READING: All The Way Home: Building a Family in a Falling Down House

I made one of my bi-weekly forages into the local bookstore the other day. It seems I get a rather peculiar itch when I haven't read a book in the last 72 hours. In order to assauge the longing that overcomes me, I regularly pillage my own bookshelves and those of family and friends and neighbors and people I barely know as well as the shelves of the local bookstore.

I know what I like. Or at least what I like at the moment: Nonfiction. Memoir. A bit gritty. A lot of heart. And something for me to really chew on.

All the Way Home: Building a Family in a Falling-Down House

Fortunately, last week, I happened across this book by David Giffels, a journalist in Ohio, about a journey he undertook 10 years ago with his wife when they purchased a decrepit, condemned, old mansion and spent the next several years turning it into a home while raising a family.

I liked the book so much, I now want to buy my own falling-down mansion and rebuild it.

Giffels and his wife bought the house for 1/3 of its original value and then had to evict racoons, spiders, termites, squirrels and birds from its rafters. In the first thirty days that he owned the home, he had to install a new roof, new plumbing, new electricity and a new heater so that they could live in the house. He then spends the next few years fixing every entrance, every floor and every wall. Not one surface in the home has not been damaged by years and years of neglect.

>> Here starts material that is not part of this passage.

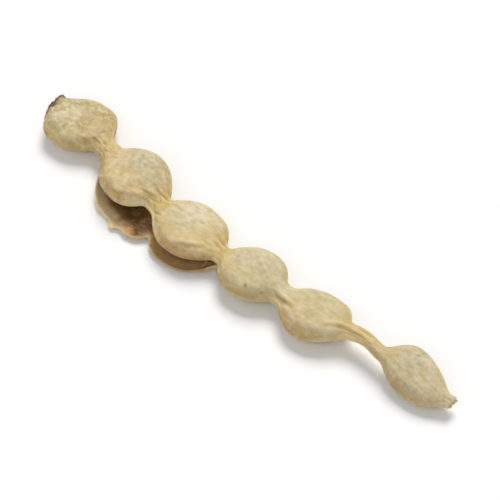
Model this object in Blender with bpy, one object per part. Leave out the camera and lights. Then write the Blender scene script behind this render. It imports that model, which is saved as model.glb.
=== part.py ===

The tension comes as we watch this young father with limitless energy and workaholic attributes try to build a nest for his growing family while spending less and less time with them. He spends so much time away from them and absorbed in this project of rebuilding that his family begins to suffer. He thought he was going to shape a home for his family but the house actually begins to shape him. He is so obsessed that one night his pregnant wife pleads with him to just sit with her for a little while and leave the house alone for one night. He can't bring himself to do it. As she drifts off to sleep he tiptoes out their bedroom door and downstairs to work on the house for several more hours. Eventually he has to decide which means more to him: the house or his family?

It's a good read. It wasn't deeply intellectual or highly spiritual or even particularly emotional, but I just loved it. The high drama for me was watching someone work and work and work to make a dream a reality and doing it for all the right reasons.

I could use some of that kind of drama in my life.

1 comment:

L&H&Q&E said...

So maybe that's why we're a happy family -- we bought an endlessly needy fixer-upper! :) Thanks for the tip on this book; I'll check it!